A caramel apple dip buffet is a fun excuse to have a crowd over this fall. The caramel is super easy to bring together, then just get out all your favorite toppings. My favorite? I double dip into both the M&M’s and the peanuts. Heaven!
I’m going request that you are quite picky with your apple selection with this fun treat. These are the famous Minnesota Honeycrisp apples. If you have never had one, you are missing out on apple nirvana.
If you don’t have any Honeycrisp available in your area, I have also used Granny Smith and Fuji. Because the caramel and toppings are so sweet, you should have an apple that has some tartness to it. Makes a perfect balance when you do.
- 1 C light corn syrup
- 1 lb light brown sugar (about 2 1/4 C)
- 1/2 C butter
- 2 tsp vanilla
- 1 can sweetened condensed milk
- In a medium saucepan, stir together the corn syrup and brown sugar. Over medium-high heat, bring it to a boil, stirring occasionally. Once it comes to a full boil, allow to boil for 3 minutes.

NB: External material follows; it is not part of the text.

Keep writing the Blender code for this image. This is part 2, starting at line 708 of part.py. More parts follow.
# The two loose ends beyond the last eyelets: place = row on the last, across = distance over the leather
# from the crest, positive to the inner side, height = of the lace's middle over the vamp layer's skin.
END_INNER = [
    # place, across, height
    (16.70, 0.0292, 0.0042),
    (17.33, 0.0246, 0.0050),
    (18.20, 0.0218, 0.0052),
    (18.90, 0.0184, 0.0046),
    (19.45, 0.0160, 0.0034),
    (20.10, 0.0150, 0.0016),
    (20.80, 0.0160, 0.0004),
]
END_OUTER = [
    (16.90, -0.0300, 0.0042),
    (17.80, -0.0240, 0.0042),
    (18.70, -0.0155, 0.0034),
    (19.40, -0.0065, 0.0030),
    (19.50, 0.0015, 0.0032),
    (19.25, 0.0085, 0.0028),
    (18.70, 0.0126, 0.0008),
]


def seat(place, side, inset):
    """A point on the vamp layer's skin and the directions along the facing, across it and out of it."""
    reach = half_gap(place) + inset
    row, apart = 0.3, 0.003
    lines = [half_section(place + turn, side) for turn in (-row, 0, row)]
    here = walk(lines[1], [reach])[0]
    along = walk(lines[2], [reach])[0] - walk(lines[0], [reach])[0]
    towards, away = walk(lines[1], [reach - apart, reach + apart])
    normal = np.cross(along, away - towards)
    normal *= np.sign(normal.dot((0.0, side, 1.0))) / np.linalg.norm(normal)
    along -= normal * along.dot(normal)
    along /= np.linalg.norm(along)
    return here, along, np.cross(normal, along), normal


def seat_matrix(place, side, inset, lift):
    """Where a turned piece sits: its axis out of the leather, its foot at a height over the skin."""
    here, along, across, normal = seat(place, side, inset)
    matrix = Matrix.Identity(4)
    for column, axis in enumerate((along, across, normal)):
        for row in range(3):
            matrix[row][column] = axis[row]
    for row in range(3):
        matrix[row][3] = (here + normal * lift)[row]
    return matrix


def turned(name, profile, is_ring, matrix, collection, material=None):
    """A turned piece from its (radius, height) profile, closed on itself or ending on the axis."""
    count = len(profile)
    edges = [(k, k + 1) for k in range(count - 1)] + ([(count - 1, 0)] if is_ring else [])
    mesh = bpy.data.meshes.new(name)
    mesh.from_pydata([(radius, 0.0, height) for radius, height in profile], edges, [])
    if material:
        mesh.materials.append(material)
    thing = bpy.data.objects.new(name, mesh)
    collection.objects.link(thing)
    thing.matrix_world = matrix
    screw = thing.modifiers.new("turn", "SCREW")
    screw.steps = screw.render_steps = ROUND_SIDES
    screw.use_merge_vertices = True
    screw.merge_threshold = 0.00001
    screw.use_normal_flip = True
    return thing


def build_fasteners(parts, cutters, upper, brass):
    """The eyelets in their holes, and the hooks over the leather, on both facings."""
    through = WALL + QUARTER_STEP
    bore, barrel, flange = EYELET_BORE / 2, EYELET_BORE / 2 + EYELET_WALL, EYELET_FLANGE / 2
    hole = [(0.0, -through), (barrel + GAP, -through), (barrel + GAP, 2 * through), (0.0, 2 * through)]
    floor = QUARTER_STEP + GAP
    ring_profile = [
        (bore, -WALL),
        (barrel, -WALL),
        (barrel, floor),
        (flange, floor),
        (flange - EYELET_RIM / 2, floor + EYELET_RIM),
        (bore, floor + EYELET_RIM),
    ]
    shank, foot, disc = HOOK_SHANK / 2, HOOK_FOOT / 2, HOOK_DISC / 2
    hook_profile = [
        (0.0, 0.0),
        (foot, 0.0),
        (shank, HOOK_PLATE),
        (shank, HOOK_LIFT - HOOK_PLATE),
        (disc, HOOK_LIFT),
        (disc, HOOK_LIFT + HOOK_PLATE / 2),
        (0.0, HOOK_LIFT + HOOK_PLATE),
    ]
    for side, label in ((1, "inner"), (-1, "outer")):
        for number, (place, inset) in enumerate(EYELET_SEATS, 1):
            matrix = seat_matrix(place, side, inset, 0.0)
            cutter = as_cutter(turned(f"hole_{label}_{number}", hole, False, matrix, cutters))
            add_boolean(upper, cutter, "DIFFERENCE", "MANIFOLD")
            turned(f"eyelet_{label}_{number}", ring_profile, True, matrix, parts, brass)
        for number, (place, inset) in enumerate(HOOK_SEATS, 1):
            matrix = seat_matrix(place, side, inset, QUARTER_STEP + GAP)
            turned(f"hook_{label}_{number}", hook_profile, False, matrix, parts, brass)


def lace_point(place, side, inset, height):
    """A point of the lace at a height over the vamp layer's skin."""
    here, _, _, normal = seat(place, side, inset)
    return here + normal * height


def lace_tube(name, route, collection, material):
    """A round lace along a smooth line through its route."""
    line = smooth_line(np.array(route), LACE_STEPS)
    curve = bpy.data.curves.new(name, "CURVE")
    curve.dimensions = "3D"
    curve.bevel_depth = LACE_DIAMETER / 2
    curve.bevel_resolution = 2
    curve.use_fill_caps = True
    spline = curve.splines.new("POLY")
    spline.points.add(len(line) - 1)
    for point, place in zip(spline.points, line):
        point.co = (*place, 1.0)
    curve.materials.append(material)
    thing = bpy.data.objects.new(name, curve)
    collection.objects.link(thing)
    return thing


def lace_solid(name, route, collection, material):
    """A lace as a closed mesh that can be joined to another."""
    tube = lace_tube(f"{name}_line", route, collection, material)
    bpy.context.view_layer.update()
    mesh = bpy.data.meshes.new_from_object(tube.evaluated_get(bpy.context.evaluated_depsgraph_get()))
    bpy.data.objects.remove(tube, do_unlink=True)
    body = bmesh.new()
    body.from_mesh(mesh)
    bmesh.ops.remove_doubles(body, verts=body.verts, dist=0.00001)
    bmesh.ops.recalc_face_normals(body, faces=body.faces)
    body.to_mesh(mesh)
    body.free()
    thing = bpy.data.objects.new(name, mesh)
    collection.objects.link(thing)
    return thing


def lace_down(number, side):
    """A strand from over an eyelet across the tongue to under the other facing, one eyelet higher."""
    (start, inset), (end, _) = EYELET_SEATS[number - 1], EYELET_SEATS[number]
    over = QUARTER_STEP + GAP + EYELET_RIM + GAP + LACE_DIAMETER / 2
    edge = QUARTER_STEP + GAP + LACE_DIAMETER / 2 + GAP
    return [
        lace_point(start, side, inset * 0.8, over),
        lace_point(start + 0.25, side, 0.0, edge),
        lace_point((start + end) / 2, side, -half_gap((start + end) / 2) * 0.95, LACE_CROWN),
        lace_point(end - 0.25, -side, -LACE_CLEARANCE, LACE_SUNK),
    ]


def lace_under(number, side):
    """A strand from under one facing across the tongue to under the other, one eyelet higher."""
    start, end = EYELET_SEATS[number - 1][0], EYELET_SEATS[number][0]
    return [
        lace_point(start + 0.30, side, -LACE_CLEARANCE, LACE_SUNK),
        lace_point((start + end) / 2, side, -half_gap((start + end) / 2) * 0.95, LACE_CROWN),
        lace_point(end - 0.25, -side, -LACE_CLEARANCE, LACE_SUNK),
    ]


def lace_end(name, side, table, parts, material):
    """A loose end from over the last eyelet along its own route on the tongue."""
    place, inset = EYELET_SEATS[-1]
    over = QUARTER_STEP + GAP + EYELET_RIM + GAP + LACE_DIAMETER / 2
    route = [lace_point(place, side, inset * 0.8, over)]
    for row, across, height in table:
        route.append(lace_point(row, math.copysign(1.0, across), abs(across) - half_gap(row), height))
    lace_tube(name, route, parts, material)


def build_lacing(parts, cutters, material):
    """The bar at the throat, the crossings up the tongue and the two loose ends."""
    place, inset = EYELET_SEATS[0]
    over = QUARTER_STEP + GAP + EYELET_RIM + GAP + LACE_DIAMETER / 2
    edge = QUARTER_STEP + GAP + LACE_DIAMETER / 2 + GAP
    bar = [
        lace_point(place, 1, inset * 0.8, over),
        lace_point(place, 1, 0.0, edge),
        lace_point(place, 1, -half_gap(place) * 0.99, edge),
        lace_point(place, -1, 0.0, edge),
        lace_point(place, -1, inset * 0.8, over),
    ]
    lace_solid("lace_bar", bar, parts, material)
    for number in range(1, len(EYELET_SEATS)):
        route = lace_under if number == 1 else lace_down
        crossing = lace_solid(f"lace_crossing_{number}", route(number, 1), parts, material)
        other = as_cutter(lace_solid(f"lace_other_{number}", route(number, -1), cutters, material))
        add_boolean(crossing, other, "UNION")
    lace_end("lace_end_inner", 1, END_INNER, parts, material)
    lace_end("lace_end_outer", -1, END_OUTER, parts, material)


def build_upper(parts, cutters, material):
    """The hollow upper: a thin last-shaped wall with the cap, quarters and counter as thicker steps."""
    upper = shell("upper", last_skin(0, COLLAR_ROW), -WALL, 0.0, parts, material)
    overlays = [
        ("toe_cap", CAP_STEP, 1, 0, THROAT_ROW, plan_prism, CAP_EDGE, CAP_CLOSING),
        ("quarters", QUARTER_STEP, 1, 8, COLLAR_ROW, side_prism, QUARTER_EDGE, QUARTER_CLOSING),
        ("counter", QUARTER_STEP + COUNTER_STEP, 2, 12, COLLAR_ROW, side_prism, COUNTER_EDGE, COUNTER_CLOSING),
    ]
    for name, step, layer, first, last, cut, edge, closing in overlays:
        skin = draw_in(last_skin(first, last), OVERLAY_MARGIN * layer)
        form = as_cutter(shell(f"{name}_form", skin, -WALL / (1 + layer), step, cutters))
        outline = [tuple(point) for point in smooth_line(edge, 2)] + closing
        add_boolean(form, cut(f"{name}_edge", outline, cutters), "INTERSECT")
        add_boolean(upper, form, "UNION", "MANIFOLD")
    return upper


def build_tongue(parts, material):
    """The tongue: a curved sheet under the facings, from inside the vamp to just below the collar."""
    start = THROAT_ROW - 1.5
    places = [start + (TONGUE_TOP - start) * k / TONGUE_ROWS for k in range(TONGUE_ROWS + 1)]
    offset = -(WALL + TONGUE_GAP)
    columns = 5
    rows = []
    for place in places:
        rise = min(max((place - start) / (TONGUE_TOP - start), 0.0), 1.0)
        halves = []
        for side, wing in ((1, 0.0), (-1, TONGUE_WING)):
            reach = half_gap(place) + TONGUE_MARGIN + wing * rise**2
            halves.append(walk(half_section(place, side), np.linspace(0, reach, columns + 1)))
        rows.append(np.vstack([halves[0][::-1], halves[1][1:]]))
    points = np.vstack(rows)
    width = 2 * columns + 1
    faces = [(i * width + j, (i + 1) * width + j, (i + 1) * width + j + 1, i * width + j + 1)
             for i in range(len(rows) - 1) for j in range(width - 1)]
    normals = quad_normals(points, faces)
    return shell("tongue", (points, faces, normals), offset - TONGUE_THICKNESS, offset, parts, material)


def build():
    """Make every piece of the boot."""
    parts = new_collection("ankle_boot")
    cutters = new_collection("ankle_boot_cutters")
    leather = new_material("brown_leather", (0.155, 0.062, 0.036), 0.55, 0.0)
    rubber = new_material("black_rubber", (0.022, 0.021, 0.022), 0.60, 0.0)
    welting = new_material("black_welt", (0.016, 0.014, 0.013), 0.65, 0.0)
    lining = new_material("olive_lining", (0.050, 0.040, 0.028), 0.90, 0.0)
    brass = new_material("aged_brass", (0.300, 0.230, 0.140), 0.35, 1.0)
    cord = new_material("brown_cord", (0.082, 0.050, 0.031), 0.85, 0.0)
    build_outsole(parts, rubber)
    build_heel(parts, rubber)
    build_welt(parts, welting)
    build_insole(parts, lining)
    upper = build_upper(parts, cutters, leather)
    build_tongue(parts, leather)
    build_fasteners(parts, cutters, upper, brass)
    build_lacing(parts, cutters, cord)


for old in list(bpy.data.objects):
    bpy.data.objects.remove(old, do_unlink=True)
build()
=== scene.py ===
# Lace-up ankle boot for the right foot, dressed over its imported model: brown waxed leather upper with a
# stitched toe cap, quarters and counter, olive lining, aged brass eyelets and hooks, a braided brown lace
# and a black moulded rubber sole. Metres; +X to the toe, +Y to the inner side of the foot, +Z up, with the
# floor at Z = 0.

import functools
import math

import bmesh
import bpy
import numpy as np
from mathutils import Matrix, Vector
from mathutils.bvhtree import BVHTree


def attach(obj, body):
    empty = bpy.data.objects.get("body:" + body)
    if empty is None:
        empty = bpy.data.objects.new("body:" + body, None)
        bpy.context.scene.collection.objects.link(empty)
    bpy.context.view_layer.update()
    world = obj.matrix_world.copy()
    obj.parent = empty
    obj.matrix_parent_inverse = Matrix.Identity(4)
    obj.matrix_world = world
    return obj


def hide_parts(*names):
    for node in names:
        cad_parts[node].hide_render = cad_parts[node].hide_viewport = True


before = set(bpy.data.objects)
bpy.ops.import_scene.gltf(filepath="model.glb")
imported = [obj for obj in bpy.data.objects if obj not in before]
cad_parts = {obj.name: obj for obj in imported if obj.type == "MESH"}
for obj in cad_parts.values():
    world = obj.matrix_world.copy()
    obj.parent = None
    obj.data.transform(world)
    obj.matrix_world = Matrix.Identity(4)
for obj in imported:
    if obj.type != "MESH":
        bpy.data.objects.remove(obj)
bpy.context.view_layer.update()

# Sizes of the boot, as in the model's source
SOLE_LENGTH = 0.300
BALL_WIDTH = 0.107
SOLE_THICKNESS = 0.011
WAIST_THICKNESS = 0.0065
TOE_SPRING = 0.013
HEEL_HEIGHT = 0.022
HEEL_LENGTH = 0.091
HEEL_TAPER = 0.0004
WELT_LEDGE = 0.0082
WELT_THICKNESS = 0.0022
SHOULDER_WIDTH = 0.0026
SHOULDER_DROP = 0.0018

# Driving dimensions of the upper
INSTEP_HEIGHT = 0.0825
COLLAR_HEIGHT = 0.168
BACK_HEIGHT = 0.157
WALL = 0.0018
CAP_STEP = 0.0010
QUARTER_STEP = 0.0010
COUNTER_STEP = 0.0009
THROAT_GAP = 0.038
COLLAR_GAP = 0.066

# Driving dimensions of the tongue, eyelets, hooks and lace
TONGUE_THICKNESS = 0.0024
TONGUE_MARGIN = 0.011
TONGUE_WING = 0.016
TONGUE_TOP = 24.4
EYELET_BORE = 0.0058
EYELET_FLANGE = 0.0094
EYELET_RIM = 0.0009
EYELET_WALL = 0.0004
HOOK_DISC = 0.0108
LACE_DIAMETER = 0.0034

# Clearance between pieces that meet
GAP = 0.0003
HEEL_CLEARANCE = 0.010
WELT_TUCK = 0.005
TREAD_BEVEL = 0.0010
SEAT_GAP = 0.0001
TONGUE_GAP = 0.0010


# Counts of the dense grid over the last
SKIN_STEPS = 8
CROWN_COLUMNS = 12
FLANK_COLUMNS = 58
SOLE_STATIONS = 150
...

- Add the butter, vanilla and sweetened condensed milk. Stir well and continue to stir until it comes back to a boil. Once it does, remove from the heat. Serve with your favorite toppings to dip into: peanuts, pecans, walnuts, mini M&M’s, marshmallows, candy corn, coconut, toffee pieces.
- To reheat the caramel, just microwave it until it thins out some. The time depends on the amount of caramel you are reheating. Store any leftovers in an airtight container in the refrigerator up to 2 weeks.